Don’t Squish the Fucking Bread

I am going to head out in a bit for a night of Karaoke, something I haven’t done for a long time so I’m really looking forward to that.  Not just because I love Karaoke, although I do.  People like me, who love to sing but are bad at it, have a legitimate excuse to get up on stage and let it all out, because raising your voice in song is a good thing, a sacred thing, it lets out the bad,  it raises your spirits, it gets you vibrating in synchronization with the universe.

Danielle Wolf and Daughters

Danielle Wolf and Daughters

No, it’s just good to get out, which  I almost never do any more, but Sam’s away at football camp and Helena and Izzy are in Slovakia with Helena’s mom, and cousin,  and Izzy’s cousin Natalie, so I’m free and it would be a shame not to take advantage of the opportunity to see some people face to face for a change.

To tell you the truth, I’ve become habituated to my facebook relationships, that’s how I order my day and, while it may be less personal, it’s easier.

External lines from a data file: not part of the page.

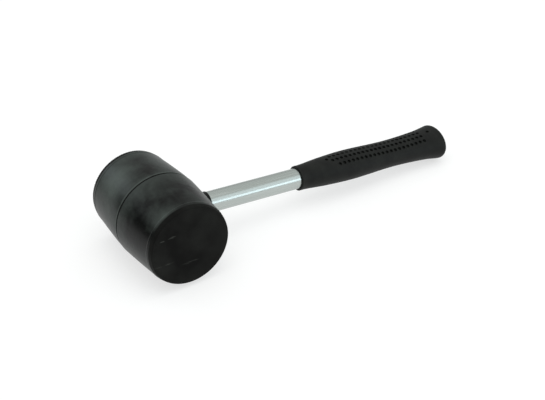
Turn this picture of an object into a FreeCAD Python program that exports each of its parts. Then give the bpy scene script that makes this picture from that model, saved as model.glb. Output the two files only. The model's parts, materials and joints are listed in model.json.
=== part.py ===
import FreeCAD, Part
import Sketcher
import os

# Rubber mallet with a tubular steel handle.
#
# Each piece is drawn in the mallet's own axes, in millimetres: the origin is the centre of the head,
# X runs along the handle to the butt of the grip, and Y runs along the head from one striking face
# to the other. One placement, the same for every piece, then lays the mallet down: the head rests
# on its belt and the grip on the lower edge of its butt, both on the plane z = 0, and the origin is
# below the middle of the whole mallet.

doc = FreeCAD.newDocument("RubberMallet")

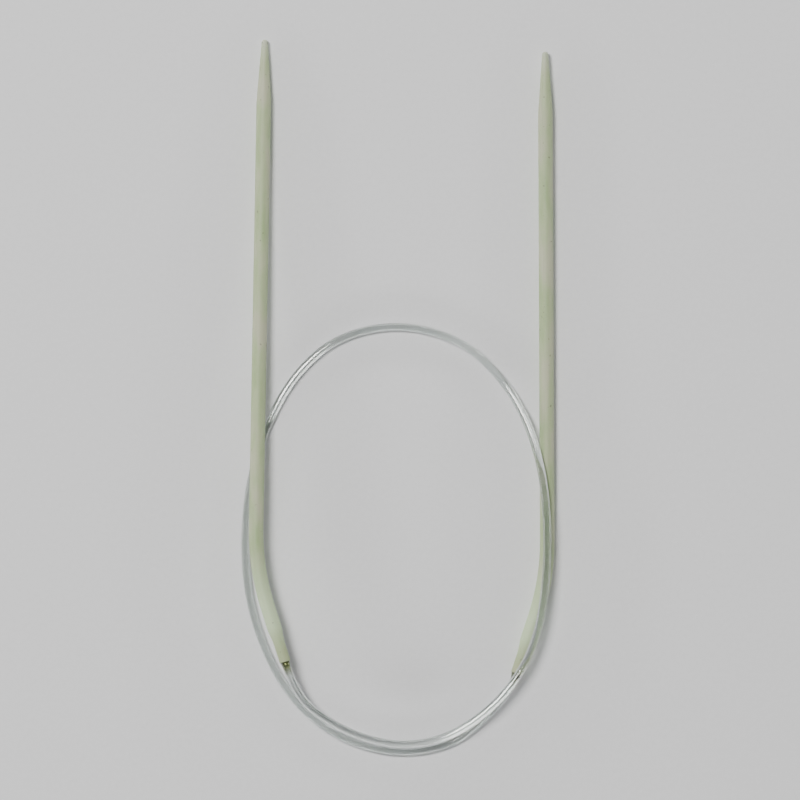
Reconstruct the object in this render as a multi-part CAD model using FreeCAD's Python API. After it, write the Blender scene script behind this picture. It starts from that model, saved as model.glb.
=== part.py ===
# Circular knitting needle: two rigid aluminium tips joined by one clear nylon cord, stored with the
# cord coiled once and both tips lying side by side.
#
# Frame: millimetres. +Z up, +Y towards the points, +X from the left tip to the right one. The origin
# is on the surface that the needle lies on, under the middle of the two tips' common box.
import FreeCAD
import Part
import math
import os

from FreeCAD import Placement, Rotation, Vector

# ---- driving dimensions -----------------------------------------------------------------------
NEEDLE_DIAMETER = 3.25      # the needle's knitting size
TIP_LENGTH = 139.0          # along the tip's axis, exit face to point
CORD_DIAMETER = 1.8

# point: a slim cone with a rounded end, blended into the shank
POINT_RADIUS = 0.72         # of the rounded end
CONE_HALF_ANGLE = 4.0       # degrees
CONE_BLEND_RADIUS = 40.0

# heel: the straight end that holds the cord, and the bend between it and the shank
HEEL_LENGTH = 13.0
BEND_ANGLE = 18.6           # degrees
BEND_RADIUS = 54.0          # of the tip's axis
NECK_DIAMETER = 2.5         # swaged down round the cord
NECK_LENGTH = 4.0
SWAGE_LENGTH = 4.5          # from the neck back up to full diameter
MOUTH_ROUNDING = 0.08       # on the neck's outer edge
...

So, a bit about the news of the day.  A woman in South Carolina got arrested in a supermarket because another shopper overheard her telling her kids to stop squishing the fucking bread.  The police later let her go.  A police spokesperson said “We realized after a while that it was a fucking stupid thing to arrest her for and we’re just going to fucking let her go before we become the fucking laughing stock of the fucking internet.”

The woman pointed out that she wasn’t even talking to her fucking kids, she told her fucking husband to stop squishing the fucking bread.